I found these sturdy little boxes, about six to eight inches square, at Big Lots for 99 cents each.
The ME box I am saving for an ME scene, but when my daughter's two youngest spent the weekend, we made scenes in the elephant boxes.

This elephant appears on the lid top, as well as on the inside bottom of the box, so it seemed a good use for a jungle setting.

We decided to turn the
box on its side. We looked through my collection of Grandchildren
Project Stuff to see what they wanted to use. When Jenna
chose a dog with its dog house, I asked her, "Do you think a dog would be living in a jungle?" She answered, "Well, maybe this is a saber-toothed dog!" She then picked up a little lion and turned it to look at the dog. "Here's lunch," she
said.
Joel chose some micro-mini
military items that I had picked up on sale. "They're on maneuvers in the jungle," he
informed me. Jenna also found a little red bird that she
wanted to use, too. It was in pretty good scale. She also
wanted a flower.
They decided they didn't
want to cover up the elephant picture or the leopard print
on the box's sides, so all we did was the base. After I
cut the cardboard pieces to fit the bottom of the box,
I told them to set their selections in front of them on
the base and experiment to see how they wanted things to
fit in. Jenna decided she wanted the lion to be on a large
rock looking at the dog. At first, she was thinking that
the lion wanted to eat the dog, then she said, "Maybe
they want to be friends."
Both children were already familiar with how I make bases for landscaping, so they used sponge brushes to paint a glue and brown paint mixture to coat it. Next we used the sponge brush to draw Joel's curving road through it for his military vehicles, and to make the path leading to the doghouse. Then we sprinkled sifted sand to follow their contours. They carefully patted the sand in place, then tapped the card so that the excess fell back into their paper plate, and poured it back into its container.
Next they decided which areas they wanted to have grass or greenery, then used the same procedure to put on another coat of glue and sprinkled the finest mixed green model railroad turf. Then they glued their rocks and hills in place (brown florist foam), coated them with the glue-paint mixture, and sprinkled sand and/or green to cover.
Jenna chose three palm-type leaves for her jungle plant, which were made by cutting slashes in an artificial flower leaf cluster. Joel chose some sprigs to suggest trees and some heavier railroad foam for bushes.

This is Jenna's scene.
She put the lid on top of the box to serve as a kind of
awning while she was looking at it. "I want mine to be like a picture, Nana," she told me, "Like you make yours." So,
she glued everything down.

For Mother's Day my daughter
had given me a crystal Blue Bird of Happiness. Jenna noticed
it on my living room table, then looked at her red bird
and said, "He's a Friendship Bird. He's telling them
they should be friends. Now the lion won't have the dog
for lunch."

This is Joel's jungle
scene. He had chosen a white bird that to my eye was way
too big. I am trying to teach them about scale, but sometimes
it's not wise to press. When I asked him if he thought
it might look strange because the bird was so much bigger
than the man, he looked at me, one eyebrow cocked, and
said levelly, "I like this white bird, Nana!" So,
white bird in the tree top it was!

Here is a rather blurry closeup of the man lying in hiding under the tree, watching the truck on the road. The man in the foreground is signalling a nearby helicopter.

I suggested Joel might
want to remove the man from his stand, but he said no. "I want to play with mine," he said. So, he didn't glue anything in place. Jenna said, "His
is a play scene, but mine is like a picture."

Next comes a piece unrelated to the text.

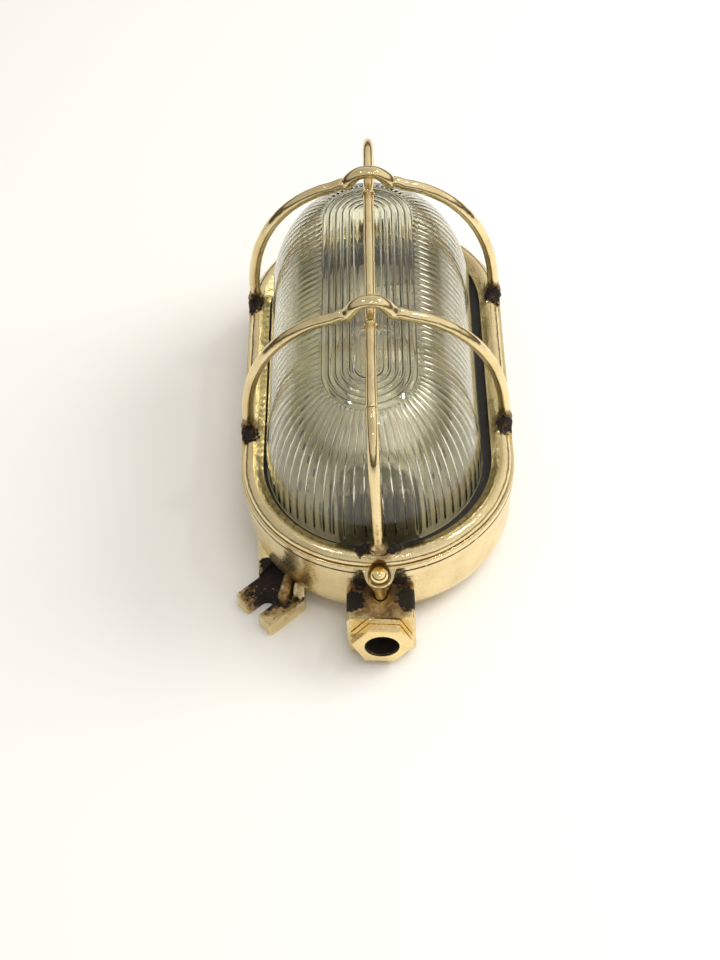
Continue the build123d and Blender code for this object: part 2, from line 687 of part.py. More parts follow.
save(turned([(CAP_BASE + 6, 8.6), (CAP_BASE + 6, 9.6), (CAP_BASE + 12, 5.0),
             (CAP_BASE + 28, 3.2), (CAP_BASE + 36, 1.6), (CAP_BASE + 37, 0), (CAP_BASE + 34, 0),
             (CAP_BASE + 26, 1.8), (CAP_BASE + 11, 3.6)]), "bulb_stem")


def bend_radii(points):
    """Largest tangent arc at each corner that its two runs leave room for."""
    places = [Vector(*p) for p in points]
    radii = []
    for before, here, after in zip(places, places[1:], places[2:]):
        turn = math.radians((here - before).get_angle(after - here))
        shorter = min((here - before).length, (after - here).length)
        radii.append(0.45 * shorter / math.tan(turn / 2))
    return radii


def strand(points, radius):
    """Round wire along straight runs joined by tangent arcs."""
    with BuildPart() as wire:
        with BuildLine() as path:
            FilletPolyline(*points, radius=bend_radii(points))
        line = path.wires()[0]
        with BuildSketch(Plane(origin=line @ 0, z_dir=line % 0)):
            Circle(radius)
        sweep(path=line)
    return wire.part


filament_y = CAP_BASE + 50
lead = [strand([(s * 1.2, CAP_BASE + 37.5, LAMP_Z), (s * 4, CAP_BASE + 43, LAMP_Z),
                (s * 9, filament_y - 0.8, LAMP_Z)], 0.35) for s in (-1, 1)]
coil = strand([(-9, filament_y, LAMP_Z), (-4, filament_y + 2.6, LAMP_Z + 1),
               (0, filament_y + 3.4, LAMP_Z), (4, filament_y + 2.6, LAMP_Z + 1),
               (9, filament_y, LAMP_Z)], 0.45)
save_group(lead + [coil], "bulb_filament")

# ---------------------------------------------------------------- terminals and wires
BLOCK_Z = PLATE_TOP + 0.02
WAYS = (-11.0, 0.0, 11.0)
with BuildPart() as terminal_block:
    with Locations((0, TERMINAL_Y, BLOCK_Z + 2)):
        Box(52, 12, 4)
    with Locations((0, TERMINAL_Y, BLOCK_Z + 7)):
        Box(34, 14, 14)
    with Locations((-22, TERMINAL_Y, BLOCK_Z + 2), (22, TERMINAL_Y, BLOCK_Z + 2)):
        Cylinder(1.7, 6, mode=Mode.SUBTRACT)
    for x in WAYS:
        with BuildSketch(Plane.XZ.offset(-TERMINAL_Y + 20)):
            with Locations((x, BLOCK_Z + 7)):
                Circle(2.9)
        extrude(amount=-40, mode=Mode.SUBTRACT)
        with Locations((x, TERMINAL_Y - 4, BLOCK_Z + 12), (x, TERMINAL_Y + 4, BLOCK_Z + 12)):
            Cylinder(1.9, 8, mode=Mode.SUBTRACT)
save(terminal_block.part, "terminal_block")


def terminal_tube(x):
    with BuildPart() as tube:
        with BuildSketch(Plane.XZ.offset(-TERMINAL_Y + 6.6)):
            with Locations((x, BLOCK_Z + 7)):
                Circle(2.85)
                Circle(1.7, mode=Mode.SUBTRACT)
        extrude(amount=-13.2)
    return tube.part


save_group([terminal_tube(x) for x in WAYS], "terminal_tubes")
save_group([pan_screw(x, TERMINAL_Y + dy, BLOCK_Z + 11.4, 1.8, 1.2, 1.4)
            for x in WAYS for dy in (-4, 4)], "terminal_screws")
save_group([pan_screw(x, TERMINAL_Y, BLOCK_Z + 4.02, 3.0, 1.6, 7) for x in (-22, 22)],
           "terminal_fixing_screws")

TUBE_Z = BLOCK_Z + 7
WIRE_R = 1.2
for side, name in ((1, "live_wire"), (-1, "neutral_wire")):
    save(strand([(side * 11, TERMINAL_Y - 3, TUBE_Z), (side * 11, TERMINAL_Y - 8, TUBE_Z),
                 (side * 15, 34, 24.0), (side * 17, 0, 23.4), (side * 16, -32, 23.6),
                 (side * 11, -56, 28.5), (side * 9, -62, 34), (side * 8, -64, 42.2)], WIRE_R), name)
save(strand([(0, TERMINAL_Y + 3, TUBE_Z), (0, TERMINAL_Y + 8, TUBE_Z),
             (5, TERMINAL_Y + 17, 25.5), (13.2, 81.8, 23.2)], WIRE_R), "earth_wire")

save(pan_screw(20, 82, PLATE_TOP + 1.62, 3.4, 1.6, 6), "earth_screw")
with BuildPart() as earth_washer:
    with Locations((20, 82, PLATE_TOP + 0.82)):
        Cylinder(5.4, 1.56)
        Cylinder(1.8, 4, mode=Mode.SUBTRACT)
save(earth_washer.part, "earth_washer")
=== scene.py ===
"""Looks of the oval brass passageway lantern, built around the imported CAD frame.

Metres, in the frame's own axes: +Z out of the wall, -Y towards the gland and closing screw.
"""

import math

import bmesh
import bpy
from mathutils import Matrix, Vector, noise


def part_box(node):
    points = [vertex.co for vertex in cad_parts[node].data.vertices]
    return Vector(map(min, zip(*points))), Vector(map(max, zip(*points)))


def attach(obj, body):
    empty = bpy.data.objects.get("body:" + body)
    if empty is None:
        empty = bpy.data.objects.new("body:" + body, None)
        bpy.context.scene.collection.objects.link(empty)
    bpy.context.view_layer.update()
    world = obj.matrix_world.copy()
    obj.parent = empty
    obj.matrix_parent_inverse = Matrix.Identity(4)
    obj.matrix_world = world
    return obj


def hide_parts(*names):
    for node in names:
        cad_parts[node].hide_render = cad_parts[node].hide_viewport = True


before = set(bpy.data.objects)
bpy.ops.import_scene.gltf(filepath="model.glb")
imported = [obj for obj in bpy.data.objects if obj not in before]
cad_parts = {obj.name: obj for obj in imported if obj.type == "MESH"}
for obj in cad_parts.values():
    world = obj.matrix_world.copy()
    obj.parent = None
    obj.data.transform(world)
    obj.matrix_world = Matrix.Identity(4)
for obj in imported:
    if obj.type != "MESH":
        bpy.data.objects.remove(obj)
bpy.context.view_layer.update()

MM = 0.001


# ---------------------------------------------------------------- camera
CAMERA_PLACE = Vector((13.8, -506.7, 578.3)) * MM
CAMERA_YAW = math.radians(-2.8)       # to the left of +Y
CAMERA_PITCH = math.radians(50.35)    # downwards
CAMERA_ROLL = math.radians(-4.12)
CAMERA_LENS = 57.745                  # on a 36 mm long side


def make_camera():
    forward = Vector((math.sin(CAMERA_YAW) * math.cos(CAMERA_PITCH),
                      math.cos(CAMERA_YAW) * math.cos(CAMERA_PITCH),
                      -math.sin(CAMERA_PITCH)))
    level = Vector((math.cos(CAMERA_YAW), -math.sin(CAMERA_YAW), 0))
    upright = level.cross(forward)
    right = math.cos(CAMERA_ROLL) * level + math.sin(CAMERA_ROLL) * upright
    up = math.cos(CAMERA_ROLL) * upright - math.sin(CAMERA_ROLL) * level
    lens = bpy.data.cameras.new("camera")
    lens.sensor_fit = "VERTICAL"
    lens.sensor_height = 36
    lens.lens = CAMERA_LENS
    lens.clip_start = 0.01
    camera = bpy.data.objects.new("camera", lens)
    turn = Matrix((right, up, -forward)).transposed()
    camera.matrix_world = Matrix.Translation(CAMERA_PLACE) @ turn.to_4x4()
    bpy.context.scene.collection.objects.link(camera)
    bpy.context.scene.camera = camera


make_camera()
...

Although they look fairly large here, these are actually very tiny pieces; micro-minies.
The strange looking vehicle
in the background is a hover craft, he tells me. It can
haul all kinds of stuff, including the truck or the helicopter.
Originally, he wanted to suspend the helicopter so it would
look like it was flying, but we couldn't get it to hang
right. "I couldn't play with it, anyway," he said philosophically. "This
way I can still pick it up."
They carefully carried their latest projects home, lids in place to protect them from dust until they were ready to show them to Mom and Dad and their big brothers.